>> begin SUPPLIED MATERIAL
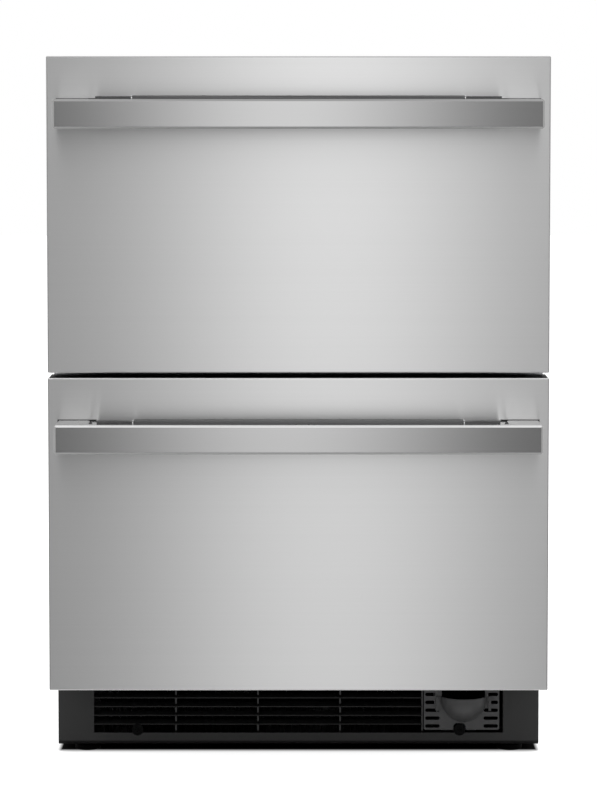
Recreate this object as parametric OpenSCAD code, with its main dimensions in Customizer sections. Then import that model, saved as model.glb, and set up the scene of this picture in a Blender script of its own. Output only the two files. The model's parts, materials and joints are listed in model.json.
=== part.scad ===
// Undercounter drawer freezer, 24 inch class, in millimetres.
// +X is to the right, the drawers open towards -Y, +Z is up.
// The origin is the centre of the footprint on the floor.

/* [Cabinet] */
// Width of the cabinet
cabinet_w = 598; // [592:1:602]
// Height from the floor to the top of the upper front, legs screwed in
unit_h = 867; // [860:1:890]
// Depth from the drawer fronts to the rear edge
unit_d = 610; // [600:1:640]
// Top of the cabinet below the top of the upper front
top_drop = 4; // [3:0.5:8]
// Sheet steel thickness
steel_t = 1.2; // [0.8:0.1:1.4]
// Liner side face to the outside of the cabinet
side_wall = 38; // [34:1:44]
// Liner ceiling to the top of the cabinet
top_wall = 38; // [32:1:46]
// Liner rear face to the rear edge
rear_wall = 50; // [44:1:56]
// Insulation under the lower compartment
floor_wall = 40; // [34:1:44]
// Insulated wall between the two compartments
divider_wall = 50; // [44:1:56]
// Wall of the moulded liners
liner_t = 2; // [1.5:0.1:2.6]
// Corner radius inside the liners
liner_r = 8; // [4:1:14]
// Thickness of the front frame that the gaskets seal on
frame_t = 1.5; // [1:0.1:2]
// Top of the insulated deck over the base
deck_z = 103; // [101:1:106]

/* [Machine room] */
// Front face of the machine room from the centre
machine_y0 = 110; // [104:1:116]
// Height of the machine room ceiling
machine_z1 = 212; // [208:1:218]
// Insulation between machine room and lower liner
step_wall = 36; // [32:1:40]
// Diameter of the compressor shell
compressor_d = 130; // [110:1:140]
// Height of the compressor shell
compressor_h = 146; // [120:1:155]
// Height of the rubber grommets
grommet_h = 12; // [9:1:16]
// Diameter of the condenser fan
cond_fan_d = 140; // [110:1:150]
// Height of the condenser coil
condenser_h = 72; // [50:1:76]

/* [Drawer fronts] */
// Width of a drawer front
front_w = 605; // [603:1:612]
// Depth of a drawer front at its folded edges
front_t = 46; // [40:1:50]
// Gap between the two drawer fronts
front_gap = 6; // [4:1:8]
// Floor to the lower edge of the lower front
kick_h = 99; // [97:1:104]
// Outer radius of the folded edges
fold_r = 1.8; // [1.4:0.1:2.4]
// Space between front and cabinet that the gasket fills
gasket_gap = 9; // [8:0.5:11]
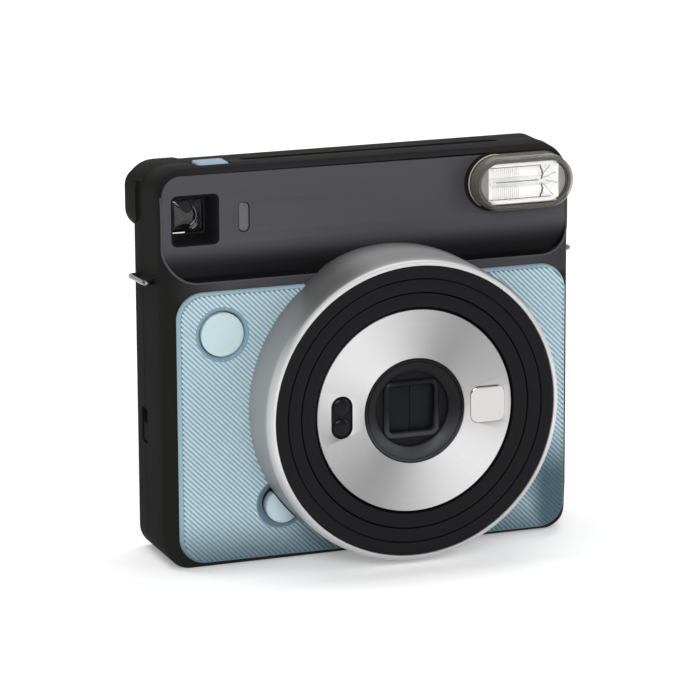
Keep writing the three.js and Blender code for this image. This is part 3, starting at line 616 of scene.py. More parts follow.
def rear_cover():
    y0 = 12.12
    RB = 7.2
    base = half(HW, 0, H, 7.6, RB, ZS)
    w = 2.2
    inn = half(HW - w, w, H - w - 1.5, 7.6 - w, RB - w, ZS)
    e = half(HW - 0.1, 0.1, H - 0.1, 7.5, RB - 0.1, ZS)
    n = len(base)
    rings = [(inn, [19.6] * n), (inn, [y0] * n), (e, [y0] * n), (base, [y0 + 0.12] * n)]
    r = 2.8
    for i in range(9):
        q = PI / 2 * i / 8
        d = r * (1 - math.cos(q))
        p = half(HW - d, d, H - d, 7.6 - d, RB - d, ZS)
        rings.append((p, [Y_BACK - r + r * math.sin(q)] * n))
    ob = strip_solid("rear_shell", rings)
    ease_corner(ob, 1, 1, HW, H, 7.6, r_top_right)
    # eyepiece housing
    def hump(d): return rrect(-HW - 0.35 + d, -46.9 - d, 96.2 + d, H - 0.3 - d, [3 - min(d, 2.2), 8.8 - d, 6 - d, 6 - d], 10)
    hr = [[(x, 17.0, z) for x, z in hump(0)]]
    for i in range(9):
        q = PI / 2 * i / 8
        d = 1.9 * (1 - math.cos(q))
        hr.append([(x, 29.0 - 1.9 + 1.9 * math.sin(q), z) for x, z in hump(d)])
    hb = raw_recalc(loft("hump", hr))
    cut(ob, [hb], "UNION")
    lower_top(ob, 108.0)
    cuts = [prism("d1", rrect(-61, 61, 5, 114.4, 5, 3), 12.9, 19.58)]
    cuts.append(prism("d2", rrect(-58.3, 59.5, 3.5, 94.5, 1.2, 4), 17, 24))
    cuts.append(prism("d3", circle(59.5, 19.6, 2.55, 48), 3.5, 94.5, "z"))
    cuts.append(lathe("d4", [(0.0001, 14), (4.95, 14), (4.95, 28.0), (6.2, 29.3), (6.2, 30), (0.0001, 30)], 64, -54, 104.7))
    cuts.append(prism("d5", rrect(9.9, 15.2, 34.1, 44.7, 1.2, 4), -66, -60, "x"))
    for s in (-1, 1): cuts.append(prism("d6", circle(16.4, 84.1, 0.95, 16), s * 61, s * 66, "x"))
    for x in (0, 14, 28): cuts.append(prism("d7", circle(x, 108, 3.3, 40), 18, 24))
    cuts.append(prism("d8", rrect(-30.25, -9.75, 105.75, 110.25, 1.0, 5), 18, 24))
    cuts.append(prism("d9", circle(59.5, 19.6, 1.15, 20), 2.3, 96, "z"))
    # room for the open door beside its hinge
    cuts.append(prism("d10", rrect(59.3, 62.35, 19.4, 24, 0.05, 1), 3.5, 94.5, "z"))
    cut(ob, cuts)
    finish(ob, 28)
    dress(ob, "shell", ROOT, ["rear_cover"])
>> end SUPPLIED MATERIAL
>> begin SUPPLIED MATERIAL
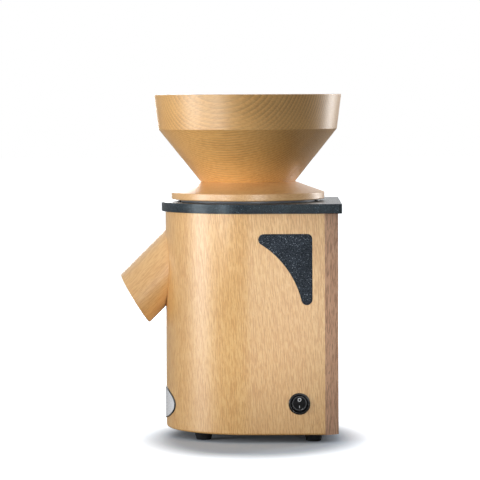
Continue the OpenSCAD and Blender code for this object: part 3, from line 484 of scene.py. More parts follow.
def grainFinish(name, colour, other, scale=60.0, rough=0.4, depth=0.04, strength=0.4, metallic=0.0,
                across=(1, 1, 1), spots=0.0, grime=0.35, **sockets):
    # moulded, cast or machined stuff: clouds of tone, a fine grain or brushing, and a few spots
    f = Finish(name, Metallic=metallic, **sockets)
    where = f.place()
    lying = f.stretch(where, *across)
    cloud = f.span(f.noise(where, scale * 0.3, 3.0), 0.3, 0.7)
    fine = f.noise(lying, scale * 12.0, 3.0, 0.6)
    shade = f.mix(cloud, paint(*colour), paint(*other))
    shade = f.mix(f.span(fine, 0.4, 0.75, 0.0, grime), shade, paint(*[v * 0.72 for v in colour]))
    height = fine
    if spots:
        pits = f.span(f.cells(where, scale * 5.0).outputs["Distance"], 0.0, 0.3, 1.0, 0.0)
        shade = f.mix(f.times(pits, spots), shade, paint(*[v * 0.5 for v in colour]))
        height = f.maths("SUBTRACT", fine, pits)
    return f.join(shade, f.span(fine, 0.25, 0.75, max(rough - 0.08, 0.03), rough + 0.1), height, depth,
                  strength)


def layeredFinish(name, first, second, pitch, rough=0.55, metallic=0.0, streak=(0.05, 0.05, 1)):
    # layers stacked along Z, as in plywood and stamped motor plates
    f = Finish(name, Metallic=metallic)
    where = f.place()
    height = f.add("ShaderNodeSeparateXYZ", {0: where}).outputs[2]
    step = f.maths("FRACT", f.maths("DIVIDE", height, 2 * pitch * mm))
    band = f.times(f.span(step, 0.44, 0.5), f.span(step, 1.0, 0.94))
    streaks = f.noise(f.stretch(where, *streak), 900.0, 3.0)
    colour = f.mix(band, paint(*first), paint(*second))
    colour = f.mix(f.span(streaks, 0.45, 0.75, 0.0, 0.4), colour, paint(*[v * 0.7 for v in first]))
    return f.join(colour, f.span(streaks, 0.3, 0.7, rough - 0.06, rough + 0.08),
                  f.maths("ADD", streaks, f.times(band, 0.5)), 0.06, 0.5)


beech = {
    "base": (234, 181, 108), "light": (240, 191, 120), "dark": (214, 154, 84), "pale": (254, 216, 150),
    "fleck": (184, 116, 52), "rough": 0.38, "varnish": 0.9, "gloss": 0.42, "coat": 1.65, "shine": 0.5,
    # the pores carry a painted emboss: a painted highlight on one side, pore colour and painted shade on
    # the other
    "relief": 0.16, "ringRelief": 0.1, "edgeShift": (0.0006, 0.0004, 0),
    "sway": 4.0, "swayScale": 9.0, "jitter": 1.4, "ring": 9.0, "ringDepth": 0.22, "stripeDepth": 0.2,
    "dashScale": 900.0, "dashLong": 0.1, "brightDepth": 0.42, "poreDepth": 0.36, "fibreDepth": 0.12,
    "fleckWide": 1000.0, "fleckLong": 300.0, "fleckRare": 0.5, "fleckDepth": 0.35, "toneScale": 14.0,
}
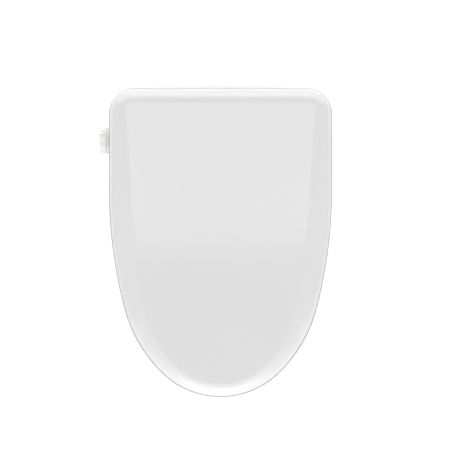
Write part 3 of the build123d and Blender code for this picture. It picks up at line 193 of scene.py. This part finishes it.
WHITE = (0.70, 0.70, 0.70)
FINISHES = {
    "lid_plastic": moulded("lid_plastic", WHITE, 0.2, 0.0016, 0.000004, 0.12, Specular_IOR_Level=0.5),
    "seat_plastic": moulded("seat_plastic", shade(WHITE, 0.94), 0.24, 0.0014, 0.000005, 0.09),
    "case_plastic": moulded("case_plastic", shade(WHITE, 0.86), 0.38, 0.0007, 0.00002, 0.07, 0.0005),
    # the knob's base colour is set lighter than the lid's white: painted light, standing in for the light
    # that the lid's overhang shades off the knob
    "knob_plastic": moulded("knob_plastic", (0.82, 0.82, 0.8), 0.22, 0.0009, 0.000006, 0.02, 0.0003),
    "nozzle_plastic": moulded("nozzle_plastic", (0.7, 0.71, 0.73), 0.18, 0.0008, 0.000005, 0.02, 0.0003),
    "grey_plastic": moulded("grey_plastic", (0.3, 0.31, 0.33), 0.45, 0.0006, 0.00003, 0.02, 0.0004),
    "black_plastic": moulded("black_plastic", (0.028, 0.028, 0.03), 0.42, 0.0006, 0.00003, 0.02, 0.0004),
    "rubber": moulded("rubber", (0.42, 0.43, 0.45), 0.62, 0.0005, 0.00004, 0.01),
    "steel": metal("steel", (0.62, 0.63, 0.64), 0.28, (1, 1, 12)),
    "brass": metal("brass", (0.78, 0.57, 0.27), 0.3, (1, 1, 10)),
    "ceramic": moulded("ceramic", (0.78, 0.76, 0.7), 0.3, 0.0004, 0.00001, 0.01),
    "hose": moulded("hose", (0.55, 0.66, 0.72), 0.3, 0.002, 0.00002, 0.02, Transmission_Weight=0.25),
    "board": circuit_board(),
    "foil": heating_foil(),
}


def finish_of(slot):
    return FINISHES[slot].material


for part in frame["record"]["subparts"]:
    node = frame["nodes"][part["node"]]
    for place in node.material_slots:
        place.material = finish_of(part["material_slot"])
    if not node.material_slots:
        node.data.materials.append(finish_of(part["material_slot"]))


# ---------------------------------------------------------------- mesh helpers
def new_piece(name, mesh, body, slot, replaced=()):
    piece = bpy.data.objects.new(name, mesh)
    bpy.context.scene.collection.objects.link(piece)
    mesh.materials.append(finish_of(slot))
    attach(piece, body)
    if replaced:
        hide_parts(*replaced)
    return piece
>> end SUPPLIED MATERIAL
**STATED GOAL**.
Only the lines from the one with "attach(piece, body)" to the one with "return piece" are wanted; extract them exactly, both ends included.

**IN RESPONSE**.
    attach(piece, body)
    if replaced:
        hide_parts(*replaced)
    return piece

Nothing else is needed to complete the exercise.